BRIEF DESCRIPTION OF THE DRAWINGS
[0037] These and other aspects and advantages of the present
invention will become more obvious and understandable from the
following description of the preferred embodiments with reference
to the drawings, wherein:
[0038] FIG. 1 is a schematic view showing the structure of a first
heat exchanger system according to a first embodiment of the
present invention;
[0039] FIG. 2 is a schematic view showing the structure of a second
heat exchanger system according to a first embodiment of the
present invention;
[0040] FIG. 3 is a schematic view showing the structure of a third
heat exchanger system according to a first embodiment of the
present invention;
[0041] FIG. 4 is a schematic view showing the structure of a fourth
heat exchanger system according to a first embodiment of the
present invention;
[0042] FIG. 5 is a schematic view showing the structure of a fifth
heat exchanger system according to a first embodiment of the
present invention;
[0043] FIG. 6 is a schematic view showing the structure of a sixth
heat exchanger system according to a first embodiment of the
present invention;
[0044] FIG. 7 is a schematic view showing the structure of a
seventh heat exchanger system according to a first embodiment of
the present invention;
[0045] FIG. 8 is a schematic view showing the structure of the heat
exchanger system according to a second embodiment of the present
invention;
[0046] FIG. 9 is a schematic view showing the structure of the heat
exchanger system according to a third embodiment of the present
invention.
DETAILED DESCRIPTION OF THE EMBODIMENTS
[0047] Technical solutions of the present invention will be
described hereinafter in more detail by the way of embodiment with
reference to the FIGS. 1-9. The same or similar reference numerals
refer to the same or similar elements throughout the description.
The description of the embodiment of the present invention with
reference to the accompanying drawings is intended to interpret the
general inventive concept of the present invention, and shall not
be construed as limiting to the present invention.
[0048] FIG. 1 shows schematically the structure of a first heat
exchanger system 110 according to a first embodiment of the present
invention. Specifically, the first heat exchanger system 110
comprises an upper manifold 10, a middle manifold 30 and a lower
manifold 20 arranged successively from top to bottom. A first
heat-exchanging tube 41 is arranged between the upper manifold 10
and the middle manifold 30, and a second heat-exchanging tube 42 is
arranged between the middle manifold 30 and the lower manifold
20.
[0049] As shown in the figure, the middle manifold 30 has a first
chamber 31 and a second chamber 32 separated from each other.
During its circulation (the directions in which the refrigerant
flows are indicated by arrows in FIG. 1, a manner that will be
adopted hereinafter and will not be iterated), the refrigerant in
the upper manifold 10 flows through the first heat-exchanging tube
41 down to the first chamber 31, and flows via a first
communicating part 51 into the chamber of the lower manifold 20,
and subsequently the refrigerant flows through the second
heat-exchanging tube 42 upwardly into the second chamber 32 and
then returns via a second communicating part 52 to the upper
manifold 10.
[0050] It is to be understood here that the first communicating
part 51 and the second communicating part 52 can be a communicating
or connecting tube with a communication function.

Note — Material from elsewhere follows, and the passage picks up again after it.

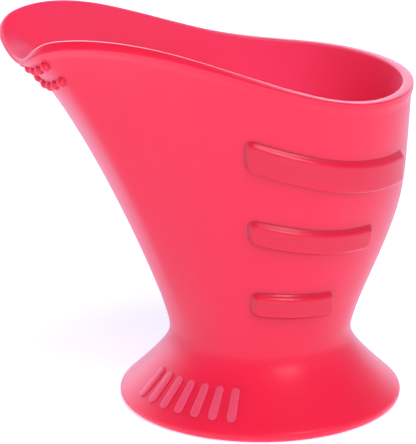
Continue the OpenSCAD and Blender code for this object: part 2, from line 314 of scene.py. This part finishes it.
def new_piece(name, points, faces, material):
    """A smooth mesh object from an array of points in millimetres and a list of face arrays."""
    mesh = bpy.data.meshes.new(name)
    sizes = np.concatenate([np.full(len(f), f.shape[1]) for f in faces])
    corners = np.concatenate([f.ravel() for f in faces])
    mesh.vertices.add(len(points))
    mesh.vertices.foreach_set("co", (points * MM).astype(np.float32).ravel())
    mesh.loops.add(len(corners))
    mesh.loops.foreach_set("vertex_index", corners.astype(np.int32))
    mesh.polygons.add(len(sizes))
    mesh.polygons.foreach_set("loop_start", (np.cumsum(sizes) - sizes).astype(np.int32))
    mesh.polygons.foreach_set("use_smooth", np.ones(len(sizes), bool))
    mesh.update(calc_edges=True)
    mesh.validate()
    mesh.materials.append(material)
    piece = bpy.data.objects.new(name, mesh)
    bpy.context.scene.collection.objects.link(piece)
    return piece


def closed_tube(rings, first_pole, last_pole):
    """Points and faces of rings joined in order, with a fan to a pole at either end."""
    rows, columns = rings.shape[:2]
    points = np.concatenate([rings.reshape(-1, 3), [first_pole], [last_pole]])
    here = np.arange(columns)
    beside = (here + 1) % columns
    start = np.arange(rows - 1)[:, None] * columns
    quads = np.stack([start + here, start + beside, start + columns + beside,
                      start + columns + here], axis=-1)
    last = (rows - 1) * columns
    first_fan = np.stack([np.full(columns, rows * columns), beside, here], axis=-1)
    last_fan = np.stack([np.full(columns, rows * columns + 1), last + here, last + beside], axis=-1)
    return points, [quads.reshape(-1, 4)[:, ::-1], np.concatenate([first_fan, last_fan])[:, ::-1]]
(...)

Preferably, as
shown in FIG. 1, the first communicating part 51 is at least one
round or flat tube arranged between the lower manifold 20 and the
middle manifold 30, and the round or flat tube and the second
heat-exchanging tube 42 are arranged in a row between the lower
manifold 20 and the middle manifold 30. The second communicating
part 52 is at least one round or flat tube arranged between the
upper manifold 10 and the middle manifold 30, and the round or flat
tube and the first heat-exchanging tube 41 are arranged in a row
between the upper manifold 10 and the middle manifold 30.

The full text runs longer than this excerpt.